Rekomendasi kedua menekankan agar kewenangan upaya paksa dijalankan secara ketat, dengan indikator yang jelas dan terukur. Komnas HAM juga mendorong adanya mekanisme pengajuan keberatan bagi pihak yang merasa hak-haknya dirugikan.

“Baik terhadap institusi yang menggunakan upaya paksa tersebut maupun melalui lembaga peradilan,” tambah Atnike.

Selanjutnya, rekomendasi ketiga menyarankan agar mekanisme praperadilan dirumuskan ulang agar benar-benar merepresentasikan kepentingan tersangka, korban, dan masyarakat dalam memperoleh keadilan. Komnas HAM berpandangan bahwa praperadilan tak sekadar menguji aspek formal dalam proses hukum, tetapi juga menyangkut materiil penyelidikan dan penyidikan.

“Serta masa sidang praperadilan harus dilakukan dalam 14 hari kerja dan perkara pokok belum bisa dilimpahkan sebelum praperadilan diputuskan,” katanya pula.

Rekomendasi keempat mengatur bahwa penerapan keadilan restoratif harus memperoleh persetujuan korban dan ditetapkan oleh pengadilan. Penyidik yang menangani perkara tidak boleh menjadi mediator dalam proses ini. Menurut Komnas HAM, hal ini untuk mencegah kemungkinan terjadinya transaksi antara korban dan pelaku, terutama pada korban dari kelompok rentan secara ekonomi, sosial, atau hukum.

Pada rekomendasi kelima, Komnas HAM meminta Pemerintah dan DPR agar hak-hak semua pihak—baik tersangka, terdakwa, saksi, ahli, maupun korban—dalam RUU KUHAP diselaraskan dengan Undang-Undang Perlindungan Saksi dan Korban.

“Keenam, perhatian juga harus diberikan kepada kelompok masyarakat adat. Dalam pengaturan KUHAP, harus memperhatikan hukum yang berlaku di dalam masyarakat atau living law,” imbuh Atnike.

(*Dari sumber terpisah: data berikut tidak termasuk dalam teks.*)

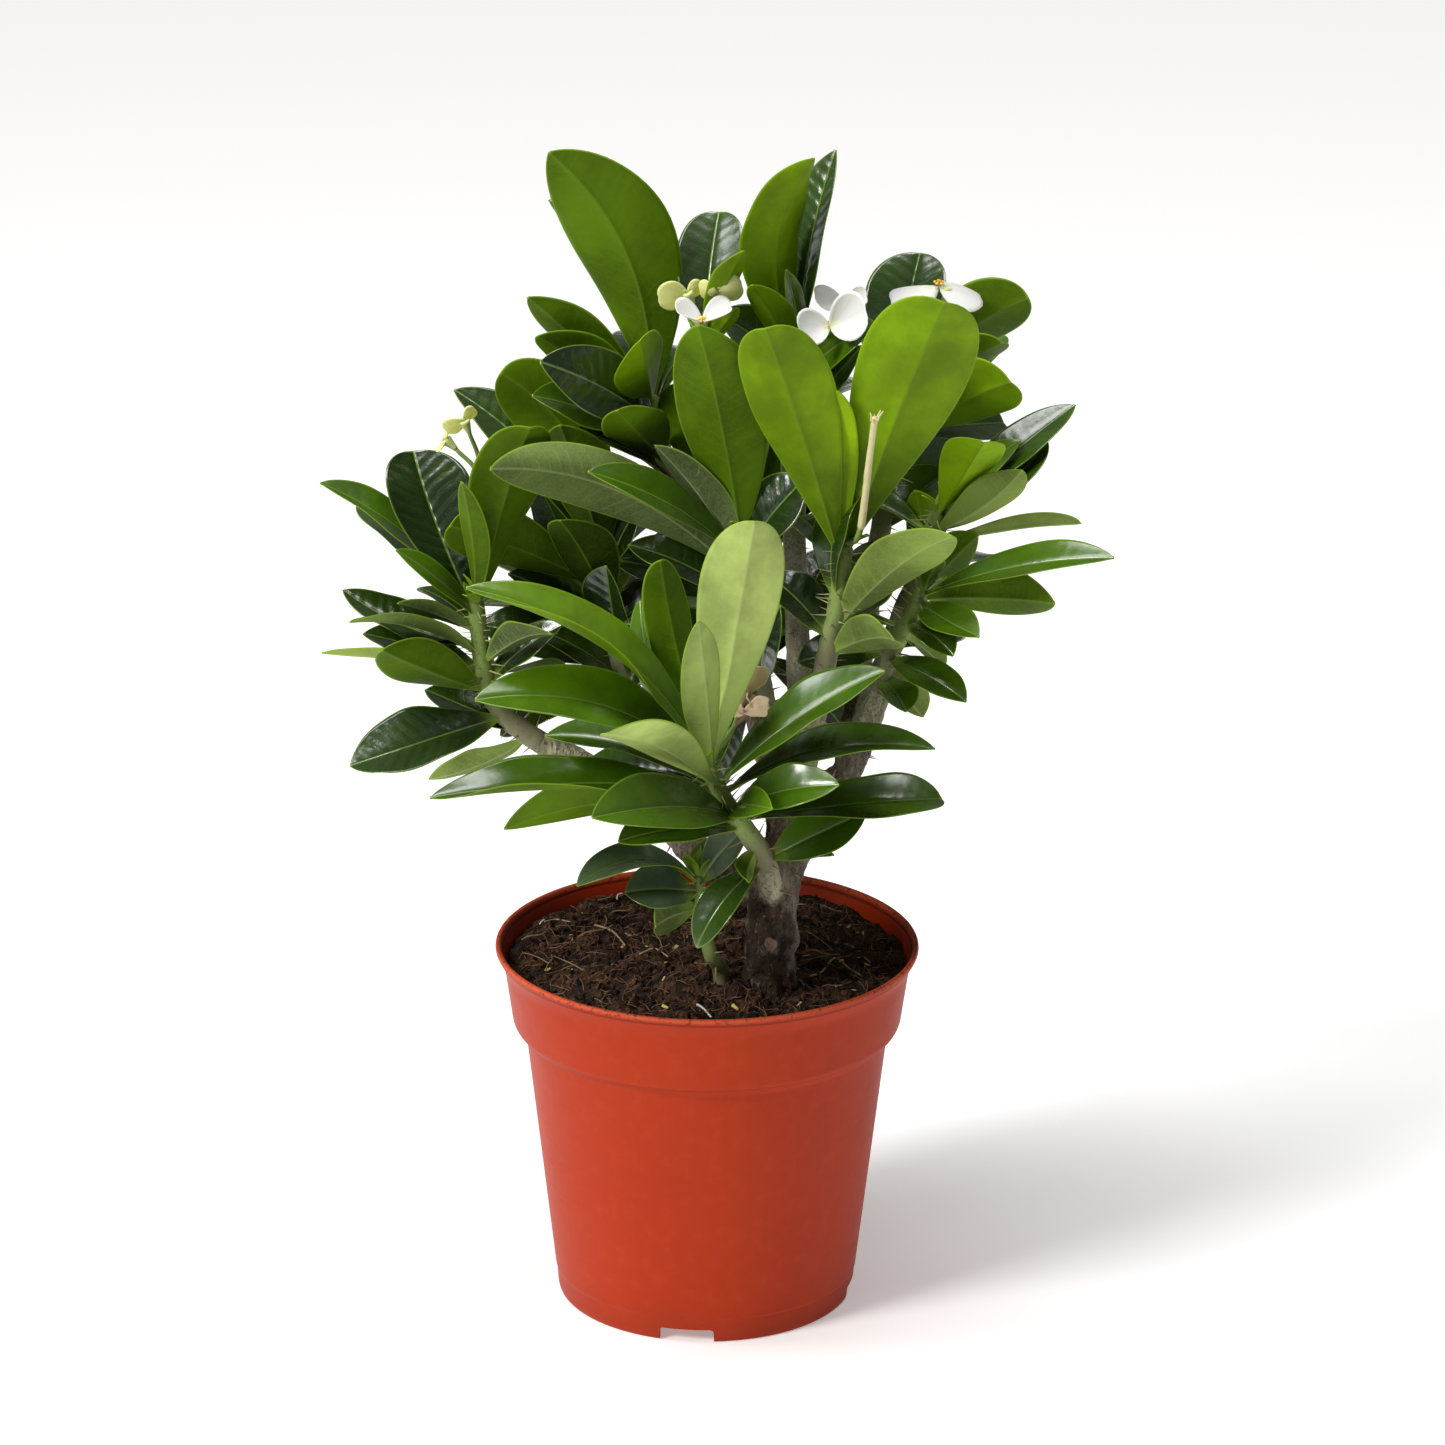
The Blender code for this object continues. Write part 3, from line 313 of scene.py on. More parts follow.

Dalam rekomendasi ketujuh, Komnas HAM menekankan pentingnya bantuan hukum untuk tersangka dan terdakwa yang terancam hukuman di bawah lima tahun. Sedangkan untuk korban, bantuan hukum harus diberikan sejak tahap penyelidikan sebagai bagian awal dari proses peradilan pidana.

Rekomendasi kedelapan menyentil soal waktu banding yang terlalu singkat. Komnas HAM meminta agar Pemerintah dan DPR memberikan waktu yang memadai bagi terdakwa atau kuasa hukumnya dalam mempersiapkan permohonan dan memori banding secara menyeluruh.

Sementara itu, pada poin kesembilan, Komnas HAM mendorong agar RUU KUHAP memuat mekanisme pengujian admisibilitas atau kelayakan alat bukti. Tujuannya adalah memastikan alat bukti diperoleh melalui cara-cara yang sah dan tidak melanggar norma hukum maupun etika.

“Sepuluh, ketentuan mengenai koneksitas, RUU HAP (KUHAP, red.) sebaiknya memperjelas kriteria ‘titik berat kerugian’ dalam menentukan suatu perkara,” kata Atnike.

Seluruh rekomendasi ini telah diserahkan secara resmi kepada Pemerintah melalui Kementerian Hukum pada Jumat (20/6/2025). Atnike bersama Ketua Tim Kajian RUU KUHAP, Abdul Haris Semendawai, diterima langsung oleh Wakil Menteri Hukum Edward Omar Sharif Hiariej di Kantor Kementerian Hukum, Jakarta Selatan.

“Komnas HAM berharap rekomendasi ini dapat menjadi bahan pembahasan dan pertimbangan oleh Kementerian Hukum bersama DPR. Hasil kajian ini juga akan segera diserahkan kepada Komisi III DPR RI yang memiliki tanggung jawab dalam pembahasan RUU KUHAP,” demikian Atnike.